▶ **Dataset excerpt**:
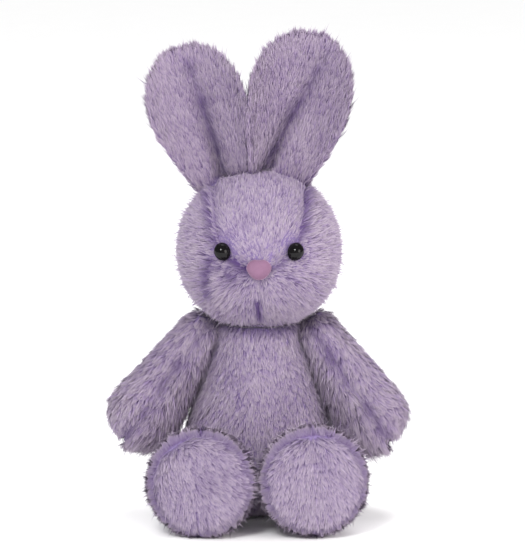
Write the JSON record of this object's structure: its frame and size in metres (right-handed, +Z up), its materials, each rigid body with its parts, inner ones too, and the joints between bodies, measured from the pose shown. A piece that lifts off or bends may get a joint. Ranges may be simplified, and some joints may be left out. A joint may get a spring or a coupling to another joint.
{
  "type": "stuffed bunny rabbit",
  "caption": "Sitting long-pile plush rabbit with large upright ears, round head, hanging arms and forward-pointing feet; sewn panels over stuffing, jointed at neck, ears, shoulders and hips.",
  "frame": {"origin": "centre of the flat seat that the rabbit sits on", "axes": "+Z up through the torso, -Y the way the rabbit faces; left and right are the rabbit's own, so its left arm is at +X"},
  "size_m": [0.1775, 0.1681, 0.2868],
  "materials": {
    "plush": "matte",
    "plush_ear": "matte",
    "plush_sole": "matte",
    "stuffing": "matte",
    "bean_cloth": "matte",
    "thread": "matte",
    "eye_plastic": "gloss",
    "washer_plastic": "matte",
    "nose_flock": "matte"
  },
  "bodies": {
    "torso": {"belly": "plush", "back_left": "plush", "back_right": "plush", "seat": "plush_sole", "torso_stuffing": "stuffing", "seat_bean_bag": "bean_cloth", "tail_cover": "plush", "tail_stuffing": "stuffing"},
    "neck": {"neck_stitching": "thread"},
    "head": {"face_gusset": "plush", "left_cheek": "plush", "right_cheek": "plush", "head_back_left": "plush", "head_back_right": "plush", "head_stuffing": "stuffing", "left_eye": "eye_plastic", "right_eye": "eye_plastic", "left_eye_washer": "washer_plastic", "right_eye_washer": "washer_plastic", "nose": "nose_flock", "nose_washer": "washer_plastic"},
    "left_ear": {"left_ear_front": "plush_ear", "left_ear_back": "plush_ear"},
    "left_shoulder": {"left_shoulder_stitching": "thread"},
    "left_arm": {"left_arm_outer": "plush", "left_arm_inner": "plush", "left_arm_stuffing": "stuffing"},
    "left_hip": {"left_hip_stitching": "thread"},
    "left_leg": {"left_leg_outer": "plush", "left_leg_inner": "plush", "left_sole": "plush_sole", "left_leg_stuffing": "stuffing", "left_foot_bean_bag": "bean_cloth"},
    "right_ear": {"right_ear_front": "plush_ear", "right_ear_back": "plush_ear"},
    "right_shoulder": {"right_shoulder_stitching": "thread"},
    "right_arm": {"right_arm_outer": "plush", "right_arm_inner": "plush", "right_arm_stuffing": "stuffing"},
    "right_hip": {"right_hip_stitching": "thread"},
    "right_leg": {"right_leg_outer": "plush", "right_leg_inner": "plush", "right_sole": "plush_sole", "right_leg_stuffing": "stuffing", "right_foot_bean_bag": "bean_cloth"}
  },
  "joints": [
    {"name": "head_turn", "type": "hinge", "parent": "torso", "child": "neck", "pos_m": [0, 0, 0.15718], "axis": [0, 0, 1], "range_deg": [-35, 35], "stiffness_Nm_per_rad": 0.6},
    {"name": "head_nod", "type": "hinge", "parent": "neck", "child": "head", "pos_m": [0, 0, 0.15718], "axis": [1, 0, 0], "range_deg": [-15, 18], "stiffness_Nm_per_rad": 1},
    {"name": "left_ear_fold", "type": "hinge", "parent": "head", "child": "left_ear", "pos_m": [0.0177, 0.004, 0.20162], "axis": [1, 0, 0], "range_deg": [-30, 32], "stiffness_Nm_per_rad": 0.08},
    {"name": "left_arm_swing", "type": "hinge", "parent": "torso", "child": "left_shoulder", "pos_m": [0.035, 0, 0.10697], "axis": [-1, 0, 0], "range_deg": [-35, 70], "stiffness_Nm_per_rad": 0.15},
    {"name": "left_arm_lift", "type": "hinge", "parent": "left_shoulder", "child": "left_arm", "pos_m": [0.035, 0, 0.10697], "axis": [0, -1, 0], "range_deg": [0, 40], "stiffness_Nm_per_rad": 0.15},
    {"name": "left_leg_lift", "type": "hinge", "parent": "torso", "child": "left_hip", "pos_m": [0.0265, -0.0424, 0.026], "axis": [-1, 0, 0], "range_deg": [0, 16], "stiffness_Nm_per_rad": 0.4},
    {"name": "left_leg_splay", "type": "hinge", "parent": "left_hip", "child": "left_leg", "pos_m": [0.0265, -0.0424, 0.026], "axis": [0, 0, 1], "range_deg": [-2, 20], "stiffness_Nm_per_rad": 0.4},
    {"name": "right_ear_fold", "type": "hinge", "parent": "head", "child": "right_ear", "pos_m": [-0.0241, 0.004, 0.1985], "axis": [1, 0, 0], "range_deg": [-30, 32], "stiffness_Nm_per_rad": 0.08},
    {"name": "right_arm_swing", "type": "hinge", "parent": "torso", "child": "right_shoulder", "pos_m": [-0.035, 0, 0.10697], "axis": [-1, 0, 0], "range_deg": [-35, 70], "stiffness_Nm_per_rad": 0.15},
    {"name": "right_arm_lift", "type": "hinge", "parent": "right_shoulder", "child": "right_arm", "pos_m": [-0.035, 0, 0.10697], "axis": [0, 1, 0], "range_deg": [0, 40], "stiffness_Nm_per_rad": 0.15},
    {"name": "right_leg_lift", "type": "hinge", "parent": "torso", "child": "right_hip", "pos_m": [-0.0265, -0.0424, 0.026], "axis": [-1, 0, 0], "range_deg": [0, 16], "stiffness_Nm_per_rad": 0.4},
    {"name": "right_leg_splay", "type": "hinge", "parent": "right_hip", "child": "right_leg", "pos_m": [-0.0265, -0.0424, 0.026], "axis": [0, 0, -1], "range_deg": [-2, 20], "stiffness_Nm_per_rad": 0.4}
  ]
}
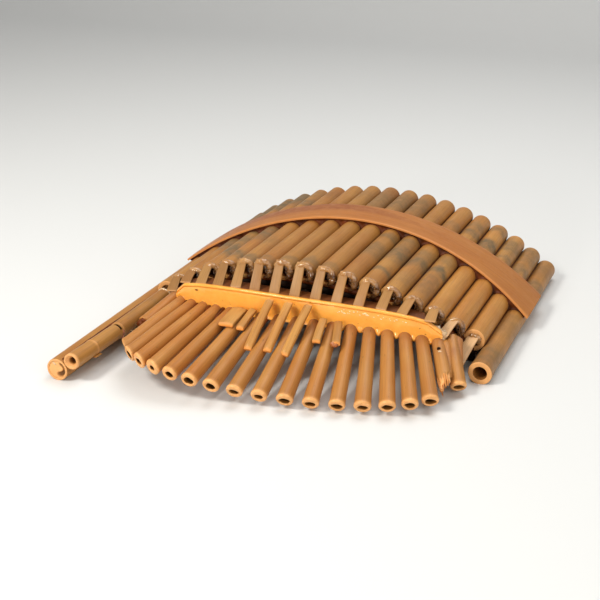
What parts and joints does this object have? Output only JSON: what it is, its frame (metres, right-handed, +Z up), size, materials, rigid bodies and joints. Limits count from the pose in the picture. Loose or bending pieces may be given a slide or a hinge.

▶ **PROBLEM**: Which lines of the material contain the string "parts"? List each of them.

▶ **SOLUTION FOR THIS PROBLEM**:
Write the JSON record of this object's structure: its frame and size in metres (right-handed, +Z up), its materials, each rigid body with its parts, inner ones too, and the joints between bodies, measured from the pose shown. A piece that lifts off or bends may get a joint. Ranges may be simplified, and some joints may be left out. A joint may get a spring or a coupling to another joint.
What parts and joints does this object have? Output only JSON: what it is, its frame (metres, right-handed, +Z up), size, materials, rigid bodies and joints. Limits count from the pose in the picture. Loose or bending pieces may be given a slide or a hinge.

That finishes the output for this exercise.